A sabedoria da igreja consiste precisamente no seu conservadorismo, na manutenção de suas instituições

A igreja é uma instituição de mais de 2.000 anos. Só ela teve uma tal longevidade, adaptando-se ao mundo, mas tentando, às vezes com as maiores dificuldades, ser leal aos princípios de sua fundação. O seu segredo se encontra provavelmente no fato de apenas lentamente ter incorporado exigências que se tornaram imprescindíveis com o desenrolar do tempo. A sua sabedoria consiste precisamente no seu conservadorismo, na manutenção de suas instituições, na sua organização jurídica e na sua abertura cautelosa às mudanças. Essas não podem ser abruptas, sob pena de porem em risco as suas próprias instituições. Uma igreja que mudasse constantemente, confundindo a moda com as exigências do tempo, sucumbiria rapidamente.

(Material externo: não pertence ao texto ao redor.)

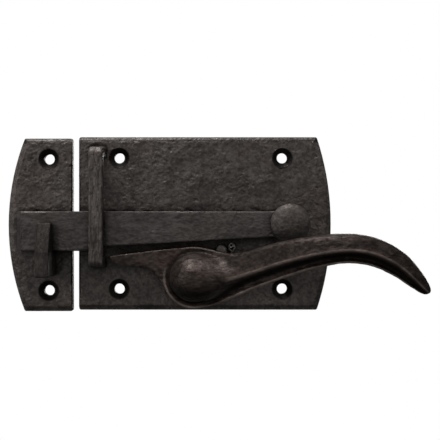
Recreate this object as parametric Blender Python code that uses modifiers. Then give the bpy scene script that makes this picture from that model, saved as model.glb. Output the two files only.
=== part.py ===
"""Toggle bolt latch for a door or gate: a pivoted latch bar, its guide, a lifting lever and a strike.

Frame: origin at the centre of the main plate's back face, +X along the bar towards the lever's tip,
+Z up, and -Y out of the door towards the user. Everything is in metres.
"Forward" is the distance in front of the back face, so y = -forward.
The driving dimensions come first, then the modelling helpers, then one function for each piece.
"""

import math

import bmesh
import bpy
from mathutils import Matrix, Vector

MM = 0.001
GAP = 0.3 * MM  # left between pieces that rest on each other

# ---- Plates -------------------------------------------------------------------------------------
PLATE_THICK = 4.8 * MM
HALF_HEIGHT = 38.1 * MM
CHAMFER_WIDTH = 2.3 * MM
CHAMFER_DEPTH = 1.2 * MM
BACK_EDGE = 0.4 * MM
FLAT_SIDE_EDGE = 0.5 * MM  # the straight sides that face each other have no chamfer
CORNER_RADIUS = 0.9 * MM
INSET_CORNER_RADIUS = 0.4 * MM
STRIKE_DROP = 0.6 * MM  # how much lower than the main plate the strike sits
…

Antoine Arnauld, um dos mais importantes teólogos do século 17, dizia que as verdades da religião são imperecíveis, o que muda são os costumes de cada época. Se esses são frouxos e não se adaptam às verdades eternas, o problema reside nos costumes, que são transitórios e efêmeros, e não nas verdades, que são absolutas. Essa parece ser a chave teológica que guia Ratzinger, orientadora agora das ações do papa Bento 16.

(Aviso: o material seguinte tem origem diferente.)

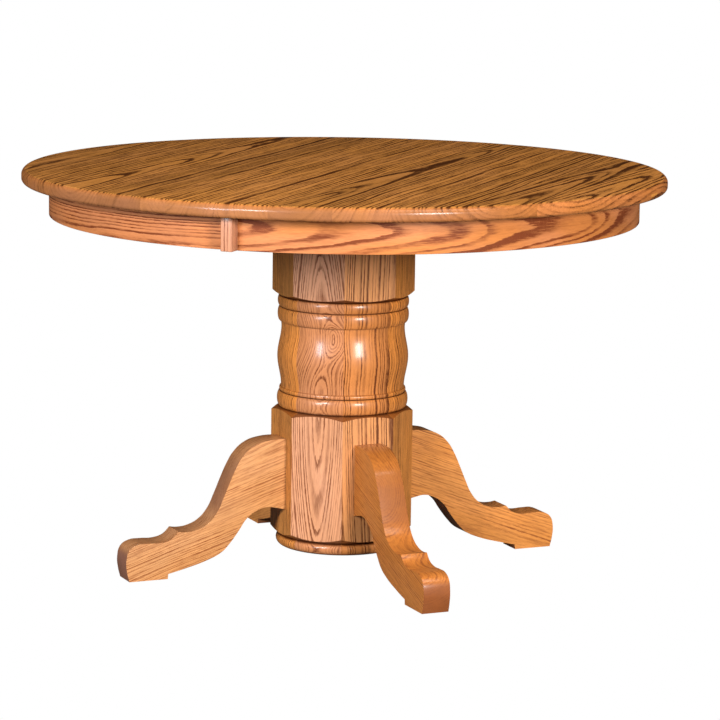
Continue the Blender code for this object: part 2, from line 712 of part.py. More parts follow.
def build_centre_runner(name, y):
    """The middle runner: a groove down each side for the tongues, and a slot for the pinion."""
    half = RUNNER_LENGTH / 2
    runner = box(name, (-half, -CENTRE_HALF, CENTRE_BOTTOM), (half, CENTRE_HALF, CENTRE_TOP), SLIDE_BEECH)
    floor = OUTER_FACE - TONGUE_DEPTH - SLIDE_PLAY
    low = TONGUE_CENTRE - TONGUE_HEIGHT / 2 - SLIDE_PLAY
    high = TONGUE_CENTRE + TONGUE_HEIGHT / 2 + SLIDE_PLAY
    for side in (-1, 1):
        groove = box("tongue_groove", (-half - 0.01, min(side * floor, side * 0.03), low),
                     (half + 0.01, max(side * floor, side * 0.03), high))
        boolean(runner, groove, "DIFFERENCE")
    room = PINION_TIP_RADIUS + 2 * SLIDE_PLAY
    slot = box("pinion_slot", (-room, -0.03, RACK_CENTRE - PINION_HEIGHT / 2 - SLIDE_PLAY),
               (room, 0.03, RACK_CENTRE + PINION_HEIGHT / 2 + SLIDE_PLAY))
    boolean(runner, slot, "DIFFERENCE")
    reach = PINION_HEIGHT / 2 + PINION_AXLE_REACH + GAP
    hole = rod("axle_hole", PINION_AXLE_RADIUS + GAP, (0, 0, RACK_CENTRE - reach),
               (0, 0, CENTRE_TOP + 0.01))
    boolean(runner, hole, "DIFFERENCE")
    settle(runner)
    runner.location.y = y
    return runner


def build_slides():
    """Front and back slide sets: the centre runner stays, the outer ones go with the halves."""
    runner, rack = outer_runner_parts()
    for side, name in ((-1, "front"), (1, "back")):
        y = side * SLIDE_SPACING
        build_centre_runner(f"centre_runner_{name}", y)
        build_pinion(f"pinion_{name}", y)
        place = Matrix.Translation((0, y, 0))
        if side < 0:
            runner.matrix_world = place
            rack.matrix_world = place
        else:
            copy_of(runner, "runner_left_back", place @ runner.matrix_world.inverted())
            copy_of(rack, "rack_left_back", place @ rack.matrix_world.inverted())
        turned_round = place @ turn_z(math.pi)
        for source, part in ((runner, "runner"), (rack, "rack")):
            twin = bpy.data.objects.new(f"{part}_right_{name}", source.data)
            twin.matrix_world = turned_round
            TABLE.objects.link(twin)


# ---------------------------------------------------------------- aprons and seam blocks

def build_aprons():
    """A bent half ring under each half, and the upright block at one end of each."""
    turned_ring = [(APRON_INNER_RADIUS, APRON_BOTTOM), (APRON_INNER_RADIUS, APRON_TOP),
                   (APRON_RADIUS, APRON_TOP), (APRON_RADIUS, APRON_BOTTOM),
                   (APRON_INNER_RADIUS, APRON_BOTTOM)]
    apron = turned("apron_right", turned_ring, TOP_STEPS, APRON_OAK)
    boolean(apron, half_space(1), "INTERSECT")
    room = box("seam_block_room", (-0.01, -TOP_RADIUS, APRON_BOTTOM - 0.02),
               (SEAM_BLOCK_WIDTH + GAP / 2 + GAP, 0.0, APRON_TOP + 0.02))
    boolean(apron, room, "DIFFERENCE")
    settle(apron)
    block = box("seam_block_front", (GAP / 2, -APRON_RADIUS - SEAM_BLOCK_PROUD, APRON_BOTTOM),
                (GAP / 2 + SEAM_BLOCK_WIDTH, -APRON_INNER_RADIUS + SEAM_BLOCK_BACK, APRON_TOP), APRON_OAK)
    soften(block, SEAM_BLOCK_ROUND, 2)
    settle(block)
    copy_of(apron, "apron_left", turn_z(math.pi))
    copy_of(block, "seam_block_back", turn_z(math.pi))


# ---------------------------------------------------------------- top halves

def rim_profile():
    """The section of the round top, from the middle of its upper face to the underside's."""
    upper = RIM_UPPER_ROUND
    lower = RIM_LOWER_ROUND
    points = [(0.0, TABLE_HEIGHT)]
    for i in range(5):
        angle = math.pi / 2 * i / 4
        points.append((TOP_RADIUS - upper + upper * math.sin(angle),
                       TABLE_HEIGHT - upper + upper * math.cos(angle)))
    for i in range(4):
        angle = math.pi / 2 * i / 3
        points.append((TOP_RADIUS - lower + lower * math.cos(angle),
                       UNDERSIDE + lower - lower * math.sin(angle)))
    points.append((0.0, UNDERSIDE))
    return points


def build_top():
    """Two half discs with a rounded rim, lined up by pins across the seam."""
    height = (TABLE_HEIGHT + UNDERSIDE) / 2
    pins = [-ALIGNMENT_PIN_SPACING, 0.0, ALIGNMENT_PIN_SPACING]
    for side, name in ((-1, "top_half_left"), (1, "top_half_right")):
        half = turned(name, rim_profile(), TOP_STEPS, TOP_OAK)
        boolean(half, half_space(side), "INTERSECT")
        for y in pins:
            reach = side * (ALIGNMENT_PIN_LENGTH / 2 + 0.001)
            drill = rod("pin_drill", ALIGNMENT_PIN_RADIUS + 2 * GAP,
                        (-side * 0.01, y, height), (reach, y, height))
            boolean(half, drill, "DIFFERENCE")
        settle(half)
    for number, y in enumerate(pins):
        pin = rod(f"alignment_pin_{number + 1}", ALIGNMENT_PIN_RADIUS,
                  (-ALIGNMENT_PIN_LENGTH / 2, y, height), (ALIGNMENT_PIN_LENGTH / 2, y, height),
                  SLIDE_BEECH)
        shade_round(pin.data)


# ---------------------------------------------------------------- locks

def make_post_plate(name, x, y, width):
    """A plate under the top with a headed post that goes down through or beside the lever."""
    plate = box(name, (x - width / 2, y - LOCK_PLATE_WIDTH / 2, RUNNER_TOP - LOCK_PLATE_THICKNESS),
                (x + width / 2, y + LOCK_PLATE_WIDTH / 2, RUNNER_TOP), DARK_STEEL)
    head_top = LOCK_LEVER_BOTTOM - SLIDE_PLAY
    profile = [(0.0, RUNNER_TOP - LOCK_PLATE_THICKNESS / 2),
               (LOCK_POST_RADIUS, RUNNER_TOP - LOCK_PLATE_THICKNESS / 2),
               (LOCK_POST_RADIUS, head_top), (LOCK_HEAD_RADIUS, head_top),
               (LOCK_HEAD_RADIUS, head_top - LOCK_HEAD_HEIGHT), (0.0, head_top - LOCK_HEAD_HEIGHT)]
    post = turned("lock_post", profile, ROUND_STEPS)
    post.location = (x, y, 0)
    boolean(plate, post, "UNION")
    return settle(plate)


def make_lever(name, x, y, swing):
    """A flat lever along +Y or -Y at rest, slotted to catch the keeper's post when it swings to +X."""
    tip = LOCK_REACH + LOCK_POST_RADIUS + LOCK_SLOT_PLAY + 0.005
    half = LOCK_LEVER_WIDTH / 2
    lever = box(name, (-half, -half, LOCK_LEVER_BOTTOM), (tip, half, LOCK_LEVER_TOP), DARK_STEEL)
    soften(lever, 0.003, 2)
    opening = LOCK_POST_RADIUS + LOCK_SLOT_PLAY
    hole = rod("lever_hole", LOCK_POST_RADIUS + 2 * GAP, (0, 0, LOCK_LEVER_BOTTOM - 0.01),
               (0, 0, LOCK_LEVER_TOP + 0.01))
    slot = box("lever_slot", (LOCK_REACH - opening, min(0.0, swing * 0.03), LOCK_LEVER_BOTTOM - 0.01),
               (LOCK_REACH + opening, max(0.0, swing * 0.03), LOCK_LEVER_TOP + 0.01))
    slot_end = rod("slot_end", opening, (LOCK_REACH, 0, LOCK_LEVER_BOTTOM - 0.01),
                   (LOCK_REACH, 0, LOCK_LEVER_TOP + 0.01))
    thumb = box("thumb_tab", (-half + 0.0005, -half + 0.003, LOCK_LEVER_BOTTOM - 0.010),
                (-half + 0.0030, half - 0.003, LOCK_LEVER_BOTTOM + 0.001))
    boolean(lever, hole, "DIFFERENCE")
    boolean(lever, slot, "DIFFERENCE")
    boolean(lever, slot_end, "DIFFERENCE")
    boolean(lever, thumb, "UNION")
    settle(lever)
    lever.data.transform(Matrix.Translation((0, 0, -LOCK_LEVER_TOP)))
    lever.location = (x, y, LOCK_LEVER_TOP)
    lever.rotation_euler.z = -swing * math.pi / 2
    return lever


def build_locks():
    """A lever lock at each end of the seam: its pivot on the left half, its keeper on the right."""
    pivot = -LOCK_PIVOT_SETBACK
    keeper = pivot + LOCK_REACH
    for side, name in ((-1, "front"), (1, "back")):
        y = side * LOCK_SPACING
        make_post_plate(f"lock_plate_{name}", pivot, y, LOCK_PLATE_WIDTH)
        make_post_plate(f"lock_keeper_{name}", keeper, y, LOCK_PLATE_WIDTH * 0.8)
        make_lever(f"lock_lever_{name}", pivot, y, side)


# ---------------------------------------------------------------- the whole table

build_column()
build_feet()
build_cleats()
build_slides()
build_aprons()
build_top()
build_locks()

for used in list(CUTTERS.objects):
    if not any(step.type == "BOOLEAN" and step.object == used
               for part in TABLE.objects for step in part.modifiers):
        bpy.data.objects.remove(used, do_unlink=True)
bpy.context.view_layer.update()
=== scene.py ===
import math

import bmesh
import bpy
from mathutils import Matrix, Vector


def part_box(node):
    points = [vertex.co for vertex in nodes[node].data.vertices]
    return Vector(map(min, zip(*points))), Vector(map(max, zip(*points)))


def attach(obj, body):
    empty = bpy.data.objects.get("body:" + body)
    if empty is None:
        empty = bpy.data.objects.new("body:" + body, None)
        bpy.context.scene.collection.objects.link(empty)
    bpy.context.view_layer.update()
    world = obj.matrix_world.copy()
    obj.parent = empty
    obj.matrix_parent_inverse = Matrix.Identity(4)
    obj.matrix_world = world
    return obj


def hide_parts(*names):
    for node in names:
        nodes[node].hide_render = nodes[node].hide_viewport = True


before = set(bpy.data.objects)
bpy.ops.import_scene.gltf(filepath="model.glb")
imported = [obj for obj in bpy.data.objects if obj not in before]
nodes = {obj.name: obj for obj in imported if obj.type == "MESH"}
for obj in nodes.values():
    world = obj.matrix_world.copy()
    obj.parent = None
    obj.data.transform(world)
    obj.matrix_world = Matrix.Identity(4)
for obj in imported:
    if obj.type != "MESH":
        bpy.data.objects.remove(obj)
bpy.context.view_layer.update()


# ---- Table top ----
# Two half rounds of red oak, 25 mm thick, each glued up from boards that run along the seam.
# The rim is routed to a soft nose, and both halves are stained and lacquered. Three holes in
# each meeting edge take the alignment pins.

def finished(piece):
    """Settle a piece's modifiers into its mesh."""
    depsgraph = bpy.context.evaluated_depsgraph_get()
    depsgraph.update()
    mesh = bpy.data.meshes.new_from_object(piece.evaluated_get(depsgraph))
    piece.modifiers.clear()
    piece.data = mesh
    mesh.name = piece.name
    return piece


def add_piece(name, shape):
    """Put a bmesh in the scene under a name."""
    mesh = bpy.data.meshes.new(name)
    shape.to_mesh(mesh)
    shape.free()
    piece = bpy.data.objects.new(name, mesh)
    bpy.context.scene.collection.objects.link(piece)
    return piece


def turned(name, profile, steps):
    """A solid turned about the upright axis from (radius, height) points, top to bottom."""
    shape = bmesh.new()
    points = [shape.verts.new((radius, 0.0, height)) for radius, height in profile]
    edges = [shape.edges.new(pair) for pair in zip(points, points[1:])]
    bmesh.ops.spin(shape, geom=points + edges, cent=(0, 0, 0), axis=(0, 0, 1),
                   angle=2 * math.pi, steps=steps, use_merge=True)
    bmesh.ops.remove_doubles(shape, verts=shape.verts, dist=0.000005)
    bmesh.ops.recalc_face_normals(shape, faces=shape.faces)
    return add_piece(name, shape)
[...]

Contudo cabe distinguir questões propriamente de princípio, que dizem respeito a verdades dogmáticas, das decisões da igreja que respondiam a problemas temporais dela própria. Assim, a instituição do celibato não é uma verdade sagrada, mas equacionou, na época em que foi criada, um problema específico, o da divisão dos bens da igreja, que via suas posses diminuírem em sucessões infindáveis. O que foi um problema de tratamento da herança não pode se tornar uma questão de princípio.
De uma maneira análoga, a ordenação das mulheres exige um reposicionamento da igreja, pois, se há igualdade entre os sexos, não há por que discriminar um em detrimento do outro. As ordens femininas foram sempre da maior importância dentro da igreja, não havendo, assim, razões para que os seus membros sejam considerados pessoas de segunda ordem.
A escolha de Ratzinger pelo conclave mostra que os cardeais optaram por uma igreja unificada do ponto de vista político e conservadora do ponto de vista teológico e moral. Diante de um mundo em profunda mudança, que tem modificado fortemente o cenário daquilo mesmo que se considera humano ou humanidade, a postura escolhida foi a de cautela, na perspectiva assinalada de um conservadorismo prudente.
A idade do novo papa introduz, ademais, um outro fator: seu reinado não pode, por razões biológicas, ter a mesma duração do anterior; assim, suas eventuais propostas de mudança ou suas omissões serão testadas e sujeitas a uma avaliação em um outro conclave.
Espera-se que o eminente teólogo Bento 16 saiba reconsiderar algumas de suas posições anteriores, relativas à moralidade, aprendendo com o tempo e distinguindo com maior perspicácia uma questão de princípio de uma propriamente política. Ao escolher um intelectual de prestígio, a igreja optou pelo pensamento.

Denis Lerrer Rosenfield, 54, doutor pela Universidade de Paris 1, é professor titular de filosofia da UFRS.